The first album was completed, and it was time to promote it and get ready for the next album. I felt very excited because “Suck Of Life”, a popular song that we’d been playing since our indie days was finally going to be recorded for the next album! I was also really excited for “Avant-garde de ikou yo” (“Let’s Go Avant-garde”).
With such relief and positive feelings going into the second album, you’d think that there’d be no where to go but up for The Yellow Monkey. However, you’d be wrong. Experience Movie (also known as “Mikoukai Experience Movie” (“Unaired Experience Movie”) on the back of the album only) didn’t sell any better than the first album at all, though it did start opening up the critics that were so down on the last album: They started getting more magazine interviews, a reasonably big live show at Nippon Seinen-Kan Hall, and Yoshii even got to do a stint as a late night radio DJ (“Kazuya Yoshii’s Midnight Rock City” on FM NACK 5, which ran from October 1992 to March 1995).
But even after we’d released our second album, nothing changed for us. We were able to have our first concert in a live hall (Nippon Seinen-Kan Hall) though, so we were gradually moving up. I also got my own show as a late night radio DJ, so I was becoming more visible to more fans since getting signed to a major record label. But the album only sold about 8000 copies.
Though it was proving to be an extremely slow climb to the top, the Nippon Seinen-Kan Hall concert was released (on VHS at the time, on DVD much later) as “”Life Time Screen ~The Silver Screen of Reminiscence~” (“Life Time Screen ~kioku no ginmaku~”), and advertised in the same magazines that they were getting interviewed in. It also made a bit of a splash with its risque intro, which (in a more toned down version) would become the standard when performing Morality Slave at later concerns (see the article on that specific song for photos).
During that concert at Nippon Seinen-Kan Hall…we had topless women with bags over their heads on stage with us during the opening song. We played some footage from the movie “Santa Sangre” (a 1989 Mexican-Italian avant-garde horror film) as the opening too. That movie is the story of a boy with a mother complex, for a mother who’s had both of her arms cut off by the father. I don’t know why, but that’s just the image that I had in my mind for that concert.

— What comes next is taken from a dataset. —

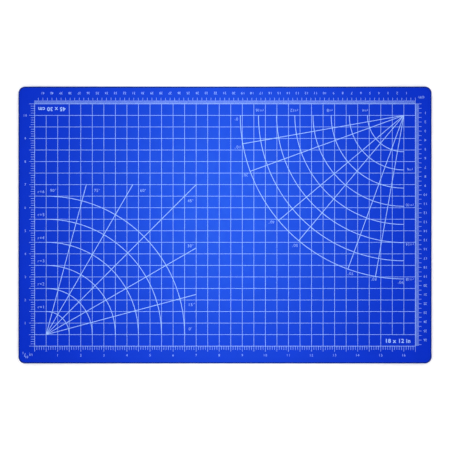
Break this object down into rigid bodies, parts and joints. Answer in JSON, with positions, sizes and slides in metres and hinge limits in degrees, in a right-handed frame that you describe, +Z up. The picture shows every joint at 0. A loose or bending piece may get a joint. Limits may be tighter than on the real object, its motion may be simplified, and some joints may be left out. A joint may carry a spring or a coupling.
{
  "type": "self healing cutting mat",
  "caption": "Flat rectangular cutting mat with rounded corners, bonded soft and stiff plies, and a printed face with a grid, edge rulers, angle rays and radius arcs.",
  "frame": {"origin": "middle of the flat bottom face", "axes": "+X along the long side, +Y along the short side away from the inch ruler's edge, +Z up out of the printed face"},
  "size_m": [0.455, 0.305, 0.003],
  "materials": {
    "skin": "blue soft PVC with a fine pebbled matte grain",
    "healing_ply": "blue soft PVC, a little darker, seen only at the cut edge",
    "core": "off-white hard plastic sheet, seen only at the cut edge",
    "ink": "pale periwinkle screen-printed ink, slightly raised and matte"
  },
  "bodies": {
    "root": {"bottom_skin": "skin", "lower_healing_ply": "healing_ply", "core_sheet": "core", "upper_healing_ply": "healing_ply", "top_skin": "skin", "half_inch_grid": "ink", "bottom_inch_ruler": "ink", "left_inch_ruler": "ink", "top_centimetre_ruler": "ink", "right_centimetre_ruler": "ink", "inch_angle_rays": "ink", "inch_radius_arcs": "ink", "centimetre_angle_rays": "ink", "centimetre_radius_arcs": "ink", "bottom_inch_numerals": "ink", "left_inch_numerals": "ink", "top_centimetre_numerals": "ink", "right_centimetre_numerals": "ink", "inch_chart_figures": "ink", "centimetre_chart_figures": "ink", "unit_marks": "ink", "size_marks": "ink"}
  },
  "joints": []
}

The reason that the album was reviewing better despite sells and that Yemon was getting more attention was obvious: Experience Movie is a better album than The Night Snails And Plastic Boogie was. It still has problems, and is absolutely not perfect, but it’s Yoshii and the band really beginning to find their artistry in a more consistent way. For every example of Yoshii trying to be a bit too edgy (like in Morality Slave), there are many more examples of him clearly figuring out how to write amazing ballads (Freesia no Shounen, Silk Scarf ni Boushi no Madam). For every example of a fun but pretty lightweight and standard rock number (Love Is Zoophilia), there are many more non-standardly arranged and artful up-tempo songs (Avant-garde de Ikou yo, Shinbigan Boogie).
The artistry found on Experience Movie didn’t end with the songs either, it extended to the costumes worn by the band during the photo shoots for the album, and the overall image that the band wanted to present this time around. Instead of going for the extreme and in-your-face glam rock presentation that they did for Night Snails, this time they presented a much more refined and focused version of that. This was the introduction of Yoshii’s character Mary (the lover of dead soldier Jaguar, but we’ll get more into who Jaguar is on the next album), which he portrayed during the album photo shoot and part of the filming of the music video for Avant-garde de Ikou yo. This started out as a drag queen persona that he adopted for himself in order to get a higher level of confidence on stage when talking to the crowd, but eventually morphed into an actual character: Mary. It also went from him helping himself to feeling that, as he changed as a person, he was doing this to try to make up for his own bad treatment of women in the past.
I’ve always enjoyed when things that I say go over well with people. So I was able to bring that part of myself out through putting on makeup and adopting this effeminate personality. When I put on that makeup, I was really able to be myself. That’s why my makeup was so thick back then. It was really, really thick.
But then I started thinking about why I felt I had to sing songs like that. Half of it was that I really didn’t like that I had been so cold toward women. So with feelings of repentance, I put on that dress and sing a song about a woman’s unrequited love.
The rest of the band also wore distinct costumes as well, and they were all depicted in portrait frames in the album booklet. The rest of the band typically wore these costumes whenever Yoshii dressed as Mary during performances at this time as well (though much of that wouldn’t last very long after this album). The styling and costume design was credited to Green Carnation.
Mikako Tsuchiya and Shinobu Fujita were back for the female backup vocals, as well as Takashi Furukawa for the piano, synthesizers, miscellaneous programming, and helping Yoshii with the strings arrangements. Maeda Group were also once again responsible for the strings. But since Yemon were evolving in their song writing, the list of musicians that collaborated with them on this album also grew. These credits include Masahiro Fujii on saxophone, Masanori Suzuki on trumpet, Mitsuaki Uchida on trombone, and Sakana Hosomi on accordion. Someone by the name of “H.Munekiyo” (most likely Hiroyuki Munekiyo, the producer of this album and the last, alongside Yoshii) was also credited for piano alongside Takashi Furukawa, but it’s unclear who played piano on what tracks. Also as with Night Snails previously, much of the recording and mixing was done by Shuji Yamaguchi.
The highs found in Experience Movie are not as high as on Night Snails, but the lows are also not as low. Yoshii’s voice sounds much more like fans of later works will recognize than it did before, and it’s hard to argue that this album isn’t an evolution. It was more than just a step in the right direction, it was the discovery of the identity of the band that would be refined more and more as time went on.